→ RAW RECORDS
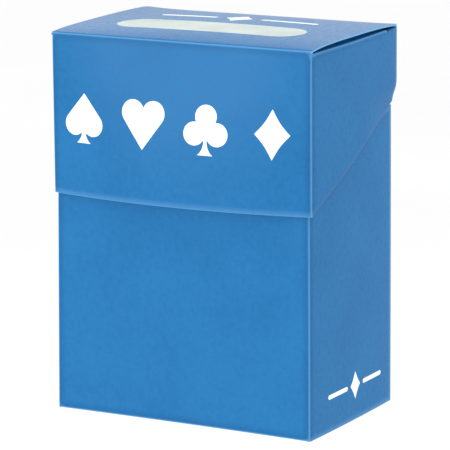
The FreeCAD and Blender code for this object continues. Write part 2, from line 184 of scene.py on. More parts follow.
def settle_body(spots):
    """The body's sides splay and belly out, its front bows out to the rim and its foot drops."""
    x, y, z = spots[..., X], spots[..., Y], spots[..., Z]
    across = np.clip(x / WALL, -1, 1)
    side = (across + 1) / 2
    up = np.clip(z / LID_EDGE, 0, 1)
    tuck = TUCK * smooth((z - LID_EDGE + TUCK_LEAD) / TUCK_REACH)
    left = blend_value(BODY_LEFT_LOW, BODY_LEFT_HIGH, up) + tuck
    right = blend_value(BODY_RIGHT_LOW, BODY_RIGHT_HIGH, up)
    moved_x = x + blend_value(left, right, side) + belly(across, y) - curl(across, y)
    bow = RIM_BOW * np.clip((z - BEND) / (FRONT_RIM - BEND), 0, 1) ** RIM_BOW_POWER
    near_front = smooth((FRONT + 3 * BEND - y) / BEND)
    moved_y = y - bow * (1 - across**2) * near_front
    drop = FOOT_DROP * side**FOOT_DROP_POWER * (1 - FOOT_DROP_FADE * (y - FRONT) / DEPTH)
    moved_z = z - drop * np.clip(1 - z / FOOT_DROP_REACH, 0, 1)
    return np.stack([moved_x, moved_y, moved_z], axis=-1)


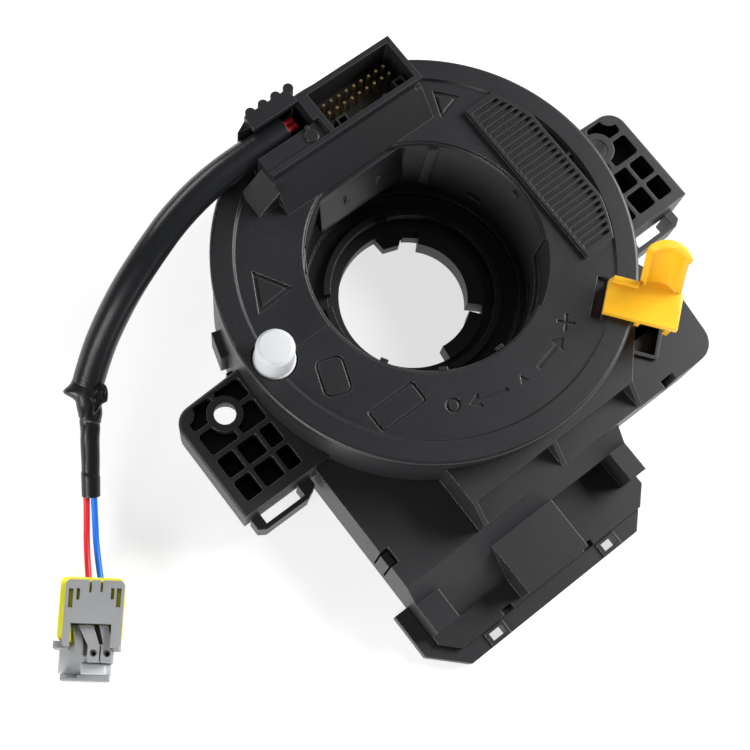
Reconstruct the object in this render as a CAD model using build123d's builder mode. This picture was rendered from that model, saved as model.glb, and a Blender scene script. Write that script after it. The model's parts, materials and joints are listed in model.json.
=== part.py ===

→ STATED GOAL
Return every record, word for word.

→ TASK RESULT
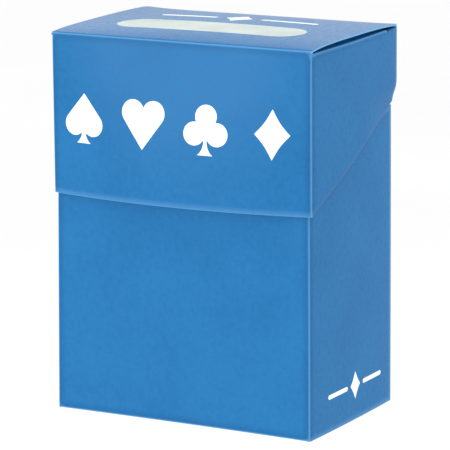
The FreeCAD and Blender code for this object continues. Write part 2, from line 184 of scene.py on. More parts follow.
def settle_body(spots):
    """The body's sides splay and belly out, its front bows out to the rim and its foot drops."""
    x, y, z = spots[..., X], spots[..., Y], spots[..., Z]
    across = np.clip(x / WALL, -1, 1)
    side = (across + 1) / 2
    up = np.clip(z / LID_EDGE, 0, 1)
    tuck = TUCK * smooth((z - LID_EDGE + TUCK_LEAD) / TUCK_REACH)
    left = blend_value(BODY_LEFT_LOW, BODY_LEFT_HIGH, up) + tuck
    right = blend_value(BODY_RIGHT_LOW, BODY_RIGHT_HIGH, up)
    moved_x = x + blend_value(left, right, side) + belly(across, y) - curl(across, y)
    bow = RIM_BOW * np.clip((z - BEND) / (FRONT_RIM - BEND), 0, 1) ** RIM_BOW_POWER
    near_front = smooth((FRONT + 3 * BEND - y) / BEND)
    moved_y = y - bow * (1 - across**2) * near_front
    drop = FOOT_DROP * side**FOOT_DROP_POWER * (1 - FOOT_DROP_FADE * (y - FRONT) / DEPTH)
    moved_z = z - drop * np.clip(1 - z / FOOT_DROP_REACH, 0, 1)
    return np.stack([moved_x, moved_y, moved_z], axis=-1)


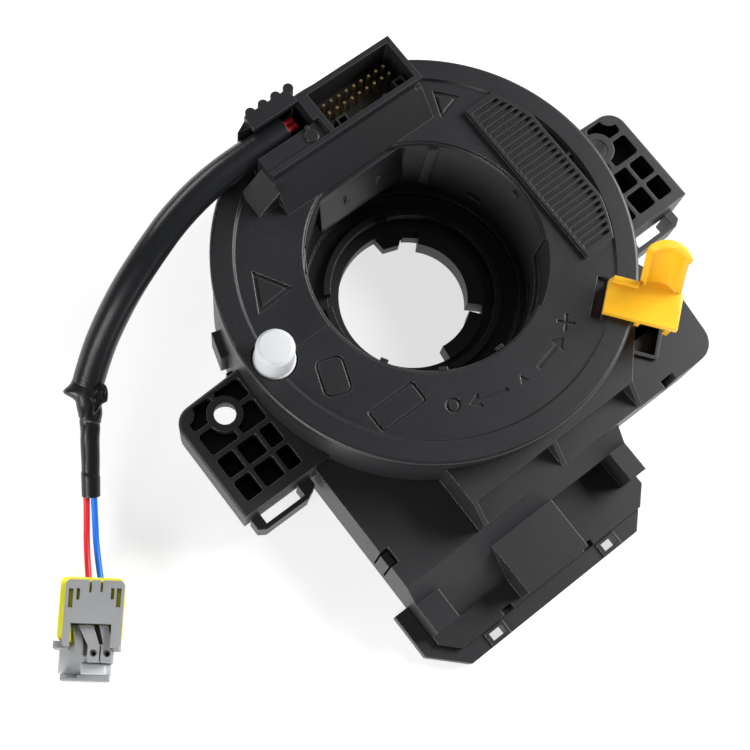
Reconstruct the object in this render as a CAD model using build123d's builder mode. This picture was rendered from that model, saved as model.glb, and a Blender scene script. Write that script after it. The model's parts, materials and joints are listed in model.json.
=== part.py ===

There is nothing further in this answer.